In questa fase, quindi, le vertenze non sono più di carattere aziendale, ma contengono elementi generali che riguardano tutti.

Non è indifferente perdere a Pomigliano, così come non è indifferente perdere nel Pubblico Impiego. Così come non è stato indifferente perdere all’Alitalia.

Ma chi ha perso e, soprattutto, si poteva vincere all’Alitalia ?

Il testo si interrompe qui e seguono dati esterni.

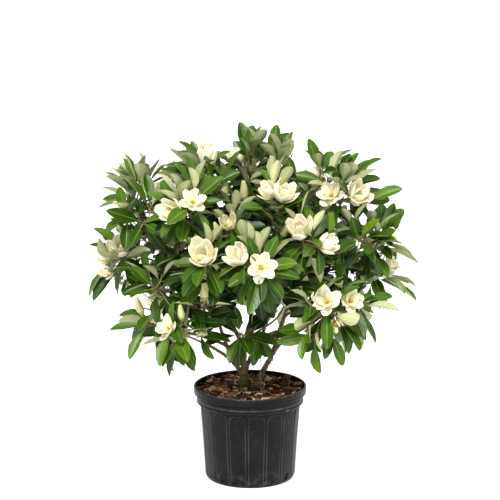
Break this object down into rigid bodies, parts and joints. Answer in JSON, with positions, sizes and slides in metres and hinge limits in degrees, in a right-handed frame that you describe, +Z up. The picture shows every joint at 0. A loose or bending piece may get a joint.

Hanno perso i lavoratori per la subordinazione agli interessi imprenditoriali, per l’utilizzo della trattativa come elemento unico di iniziativa sindacale, vissuta esclusivamente all’interno dell’azienda, per la cultura del trovare la soluzione sempre e solo sul tavolo negoziale, per la mancanza di volontà di portare all’esterno dell’azienda la vertenza, per l’isolamento in cui sono stati confinati i lavoratori.

Sempre meno è possibile trovare la soluzione alle vertenze nell’ambito aziendale, per le diverse e differenti componenti che vi intervengono.

Si sarebbe potuto vincere solo si fosse costruito e conquistato l’egemonia tra i lavoratori e nei settori sociali di riferimento, per portarli ad una lotta di lungo periodo, capace di modificare rapporti di forza e relazioni sociali.

Sviluppare egemonia sociale è uno degli elementi che ci hanno portato a costruire l’USB, che diventa la risposta strutturale e strutturata alle trasformazioni in atto.

La capacità di costruire strategia sociale ci consente anche di annullare l’effetto delle eventuali sconfitte durante il percorso all’interno dei posti di lavoro.

Non ha senso esprimere atteggiamenti conflittuali nella forma senza realizzarli materialmente, restando protetti dalla propria condizione minoritaria e rifugiandosi dietro il risultato del referendum.
La difesa di Pomigliano deve diventare il primo banco di prova di una modalità strutturata di costruire conflitto sociale a difesa di fabbriche, così come della Pubblica Amministrazione, di ospedali, scuole, asili nido, stato sociale, servizi e diritti.

Senza subordinazione verso nessuno, senza fare da ruota di scorta da utilizzare nel rapporto con i lavoratori, ingannandoli perché si fa da velo e non si fa comprendere dove comincia l’avversario, il nemico di classe.

Senza temere passi indietro, sempre possibili, ma lavorando per farne due avanti.